A few of her short stories have been translated into French, German, Czech, Bulgar, Arabic. The following are translated into English:
- Mahshid, Amirshahi (1996). "Suri & Co.: Tales of a Persian Teenager"
- Mahshid, Amirshahi (1998). "Dāstānhā-yi kūtāh"
- "String of Beads". Translated by Michael Beard, Edebiyât, Vol II, n°1, 1978
- "After the Last Day". Translated by John Green
- Peyton Place: Tehran 1972. Translated by Micheal Beard, Heinemann, 1993
- "The End of the Passion Play". Translated by Minoo Southgate & Bjorn Robinson Rye, in Modern Persian Short Stories, Three Continents Press, 1980
- "Brother’s Future Family". Translated by Micheal Beard
- "The Smell of Lemon Peel, the Smell of Fresh Milk". Translated by Heshmat Moayyad, in Stories from Iran, A Chicago Anthology 1921–1991, Mage Publishers, 1991.
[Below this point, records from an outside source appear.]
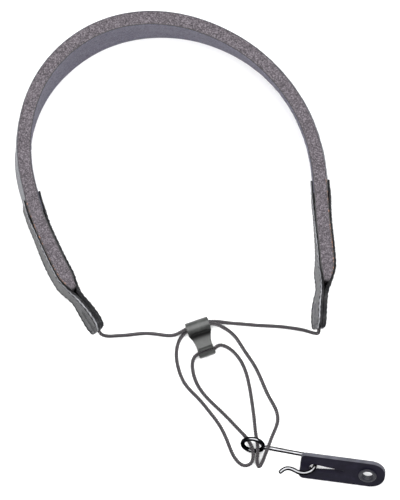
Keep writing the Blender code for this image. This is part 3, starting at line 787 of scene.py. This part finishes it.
def section_points(edge_points, face_points):
    """The points round a strip's rounded section: faces, corners and edges.

    Each is a place between the inset corners, across from 0 to 1 and up from -1 to 1, and the
    direction in which the corner radius pushes it. zone 0 is a face, 1 a cut edge and 2 a corner.
    """
    quarter = np.radians([22.5, 45, 67.5])
    across, up, push, zone = [], [], [], []

    def add(x, y, direction, kind):
        across.append(x)
        up.append(y)
        push.append(direction)
        zone.append(kind)

    for y in face_points:
        add(0, y, (-1, 0), 0)
    for a in quarter:
        add(0, 1, (-math.cos(a), math.sin(a)), 2)
    for x in edge_points:
        add(x, 1, (0, 1), 1)
    for a in quarter[::-1]:
        add(1, 1, (math.cos(a), math.sin(a)), 2)
    for y in face_points[::-1]:
        add(1, y, (1, 0), 0)
    for a in quarter:
        add(1, -1, (math.cos(a), -math.sin(a)), 2)
    for x in edge_points[::-1]:
        add(x, -1, (0, -1), 1)
    for a in quarter[::-1]:
        add(0, -1, (-math.cos(a), -math.sin(a)), 2)
    return np.array(across), np.array(up), np.array(push, float), np.array(zone)


def end_inset(distance, length, radius):
    """How far a strip's faces draw in near its two ends, so that its end edges are round."""
    near = np.minimum(distance, length - distance)
    left = np.clip(radius - near, 0, radius)
    return radius - np.sqrt(radius**2 - left**2)


def end_spaced(length, step, radius):
    """Distances along a strip, closer together at its rounded ends."""
    fine = radius * np.array([0, 0.04, 0.15, 0.35, 0.65])
    middle = np.linspace(radius, length - radius, round((length - 2 * radius) / step))
    return np.concatenate([fine, middle, length - fine[::-1]])


def bell(value, width):
    """A soft hump of height 1 round zero."""
    return np.exp(-((value / width) ** 2))


def rough(points, scale, amount):
    """A fixed random displacement of each point, as a distance."""
    flat = points.reshape(-1, 3) * scale
    return amount * np.array([noise.noise(Vector(p)) for p in flat]).reshape(points.shape[:-1])


# ---- pad ----------------------------------------------------------------------------------------


def strip(distance, near, far, low, high, radius, across, up, push):
    """Offsets and heights of a rounded strip's points, one row for each distance."""
    column = [np.reshape(np.broadcast_to(v, distance.shape), (-1, 1)) for v in (near, far, low, high)]
    near, far, low, high = column
    radius = np.minimum(radius, (far - near) * 0.45)
    offset = near + radius + across * (far - near - 2 * radius) + radius * push[:, 0]
    middle, half = (low + high) / 2, (high - low) / 2 - radius
    return offset, middle + up * half + radius * push[:, 1]


def make_foam():
    faces = np.linspace(-1, 1, 24)
    across, up, push, _ = section_points(np.linspace(0, 1, 12), faces)
    first, last = FOAM_TIP, STRAP.length - FOAM_TIP
    distance = first + end_spaced(last - first, STRAP_STEP, 0.5 * MM)
    half = foam_half(np.minimum(distance, STRAP.length - distance)) + FOAM_SWELL
    offset, height = strip(distance, -half, half, 0, PAD_HEIGHT, FOAM_EDGE, across, up, push)
    points = STRAP.place(distance[:, None], offset, height)
    bumps = rough(points, 1100, FOAM_ROUGH) + rough(points, 240, 0.6 * FOAM_ROUGH)
    inside = (height > FOAM_EDGE) & (height < PAD_HEIGHT - FOAM_EDGE)
    height = np.where(inside, height, np.clip(height - np.abs(bumps) * np.sign(up), 0, PAD_HEIGHT))
    points = STRAP.place(distance[:, None], offset, height)
    foam = loft("pad_foam", [points], [foam_look()])
    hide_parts("pad_foam_core")
    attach(foam, "pad")


def make_glue(name, side, first, last, material):
    """The thin film of glue between the foam and its fabric, or the leather of a tab."""
    across, up, push, _ = section_points([0.5], np.linspace(-1, 1, 12))
    distance = first + end_spaced(last - first, STRAP_STEP, 0.1 * MM)
    foam = foam_half(np.minimum(distance, STRAP.length - distance)) + FOAM_SWELL
    near, far = np.sort([side * (foam - GLUE_SOAK), side * (foam + GLUE_FILM)], 0)
    offset, height = strip(
        distance, near, far, FILM_FOOT, FILM_TOP, FILM_CORNER, across, up, push,
    )
    film = loft(name, [STRAP.place(distance[:, None], offset, height)], [material])
    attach(film, "pad")


def settle_cloth(sheet, held):
    """Let a slightly oversized cloth find its shape, held along its glued edges."""
    group = sheet.vertex_groups.new(name="held")
    for index, weight in enumerate(held):
        group.add([index], float(weight), "REPLACE")
    cloth = sheet.modifiers.new("cloth", "CLOTH")
    cloth.settings.quality = 6
    cloth.settings.mass = 0.05
    cloth.settings.tension_stiffness = 20
    cloth.settings.compression_stiffness = 20
    cloth.settings.bending_stiffness = 0.02
    cloth.settings.shrink_min = -0.03
    cloth.settings.vertex_group_mass = "held"
    cloth.settings.pin_stiffness = 2
    cloth.settings.use_pressure = True
    cloth.settings.uniform_pressure_force = 0.4
    cloth.settings.effector_weights.gravity = 0
    cloth.collision_settings.use_collision = False
    scene = bpy.context.scene
    scene.frame_start, scene.frame_end = 1, 20
    cloth.point_cache.frame_start, cloth.point_cache.frame_end = 1, 20
    for step in range(1, 21):
        scene.frame_set(step)
    evaluated = sheet.evaluated_get(bpy.context.evaluated_depsgraph_get())
    settled = np.array([v.co for v in evaluated.data.vertices], float)
    sheet.modifiers.remove(cloth)
    sheet.vertex_groups.clear()
    scene.frame_set(1)
    return settled


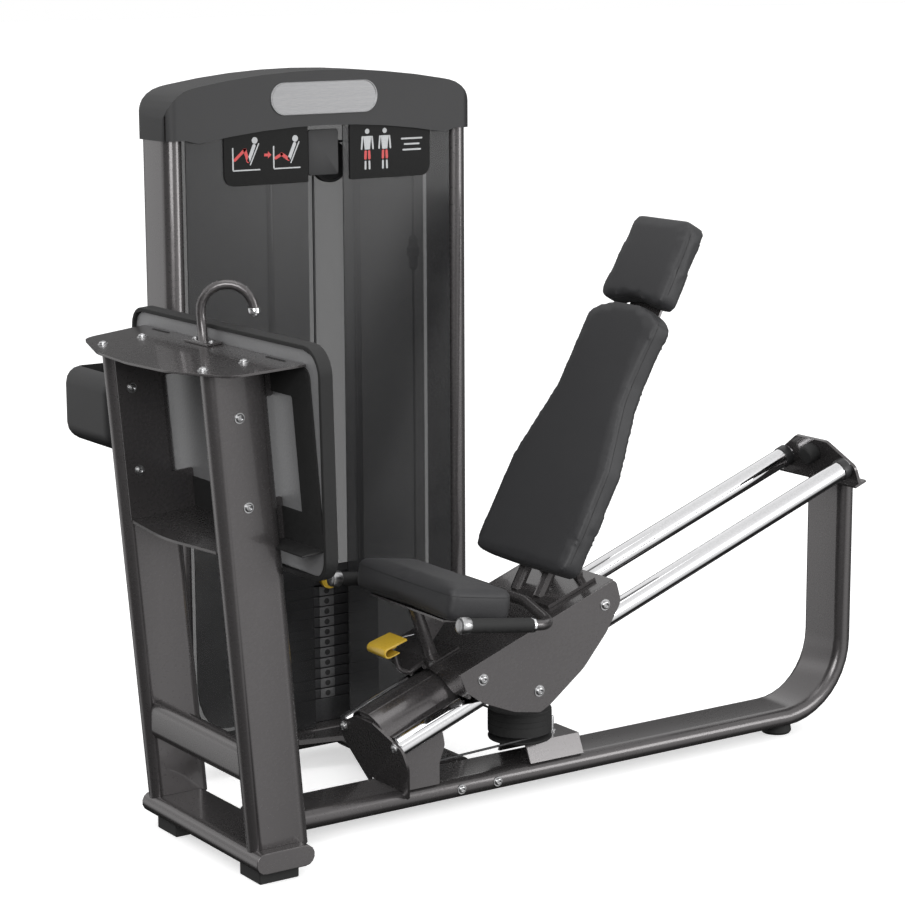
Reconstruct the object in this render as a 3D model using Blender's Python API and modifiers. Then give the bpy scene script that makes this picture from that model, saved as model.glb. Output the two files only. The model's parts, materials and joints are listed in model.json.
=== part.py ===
"""Seated leg press: a seat carriage on two inclined rails, a fixed footplate and a weight tower.

Metres, +Z up. +X runs from the footplate end to the high end of the rails, and +Y towards the
weight tower. Lengths are first laid out from the front cross foot and the seat's centre line,
then the whole machine hangs under one empty that puts the origin at the base's centre.
"""
import math

import bmesh
import bpy
from mathutils import Matrix, Vector

# ---- driving dimensions -------------------------------------------------------------------
GAP = 0.0004                      # clearance left between neighbouring pieces
TUBE_W = 0.140                    # flat-oval frame tube, wide way
TUBE_T = 0.046                    # flat-oval frame tube, thin way
PLATE = 0.006                     # steel plate thickness
BEAM_Z = 0.0525                   # centre height of the floor beams
BEAM_TOP = BEAM_Z + TUBE_T / 2

RAIL_ANGLE = math.radians(20.2)
RAIL_Z0 = 0.0583                  # rail axis height at x = 0
RAIL_Y = 0.105
RAIL_R = 0.024
RAIL_X = (0.369, 1.664)           # rail ends

FOOTPLATE_HALF = 0.400
TRAY_Y = (0.440, 0.690)
FRONT_Y = 0.015                   # centre line of the legs and footplate
TOP_PLATE_X = (-0.118, 0.107)     # along the top plate, before it leans with the legs
POST_X = 1.713                    # rear post centre
REAR_X = POST_X + TUBE_T / 2

LEG_TILT = math.radians(4.75)
LEG_Y = 0.217
LEG_FOOT_X = 0.008                # leg centre where it meets the cross foot

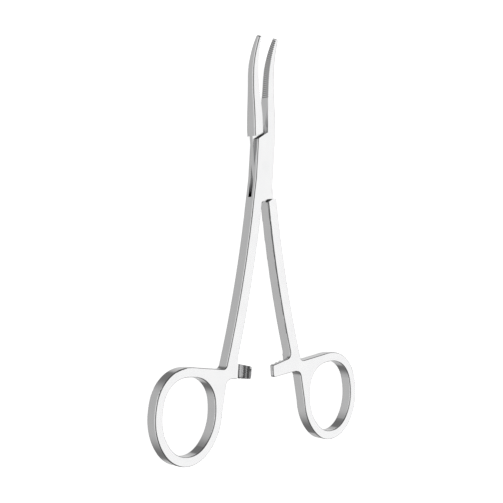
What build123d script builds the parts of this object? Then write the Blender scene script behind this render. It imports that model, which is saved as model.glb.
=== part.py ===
"""Curved mosquito forceps with a box lock, lying on its back faces.

Frame: the pin axis is Z through the origin, the back faces lie on z = 0, the jaws point to +Y and
curve up to +Z, and the finger rings lie towards -Y. Each arm is drawn closed, with the jaw faces
meeting on the plane x = 0, and is then turned about the pin by half the opening.
Lengths are in millimetres and angles in degrees.
"""

import os
from math import asin, atan2, cos, degrees, hypot, radians, sin, sqrt, tan

from build123d import *

# Stock and finish
stock_thickness = 3.5  # rings, shanks and lock
edge_radius = 0.34  # rounding of the ground outer edges
half_opening = 4.4  # each arm stands this far from closed

# Jaws, measured along Y from the pin axis
jaw_reach = 38.0
jaw_root_y = 10.6  # where the jaw leaves the full stock thickness
jaw_middle_y = 23.6
jaw_middle_width = 2.57
jaw_tip_width = 0.98
bend_start_y = 26.0
front_drop = 0.71  # how far the front face has sunk where the bend starts
back_rise = 0.40  # how far the back face has risen there
back_bend_radius = 23.5
tip_thickness = 1.43  # the end is cut square to the bend
tip_cap_radius = 0.55

# Serrations across the inner faces of the jaws
serration_pitch = 0.6
serration_depth = 0.21
serration_half_angle = 50.0
serration_length = 17.0
serration_tip_margin = 0.7

# Relief that widens the throat behind the serrations
throat_relief_start_y = 15.4
throat_relief_depth = 0.28
throat_relief_height = 2.6

# Box lock
lock_half_width = 3.5
lock_corner_y = 7.47  # where the slanting edge of a plate leaves the flank
lock_slant = 33.5  # rise of that edge from the X direction
tongue_thickness = 1.2
tongue_side_clearance = 0.05
tongue_head_setback = 0.05  # round end of the tongue to the throat
tongue_foot_radius = 10.2
tongue_end_clearance = 0.12
jaw_shoulder_gap = 0.1  # tongue arm's jaw shoulder to the throat when closed
jaw_shoulder_slant = 17.3
shank_shoulder_y = -9.75
shank_shoulder_break_x = 2.4
shank_shoulder_slant = 25.0

# Pin
pin_radius = 1.45
pin_running_clearance = 0.04
pin_seat_clearance = 0.01

# Shanks
shank_gap = 0.82  # between the two shanks at the lock when closed
shank_start_y = -10.6
shank_start_width = 3.62
shank_end_width = 3.88
shank_bow = 1.03
shank_ring_bite = 0.2  # how far the shank's outer edge runs into the ring
flank_flare_y = -4.0  # where the lock's flank starts to widen into the shank

# Finger rings, each outline of tangent arcs
ring_centre_x = 23.65
ring_centre_y = -71.9
ring_hole_half_width = 9.45
ring_hole_top = 10.45
ring_hole_bottom = 11.25
ring_side_fullness = 2.04  # radius of the side over the half width
ring_crown_fullness = 1.87  # radius of the crown over the height above the centre
ring_corner_fullness = 0.873  # radius between them over the smaller of the two
ring_foot_fullness = 0.868  # radius of the rounded foot over the half width
ring_wall = 2.7
neck_width = 1.25  # how far the neck stands inboard of the ring
neck_overlap = 0.5  # how far the neck's outline runs into the ratchet
neck_shoulder_drop = 0.7
neck_shoulder_inset = 1.0
neck_valley_radius = 1.5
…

- Vafa, Amirhossein (2018). "Race and the Aesthetics of Alterity in Mahshid Amirshahi's Dadeh Qadam-Kheyr"

==Awards and recognition==
- Mahshid Amirshahi was awarded the Annual Bita Prize in 2013 by Hamid and Christina Moghadam Program in Iranian Studies at Stanford University which is intended to celebrate a life-time of singular accomplishments—and the luminaries who have won the award.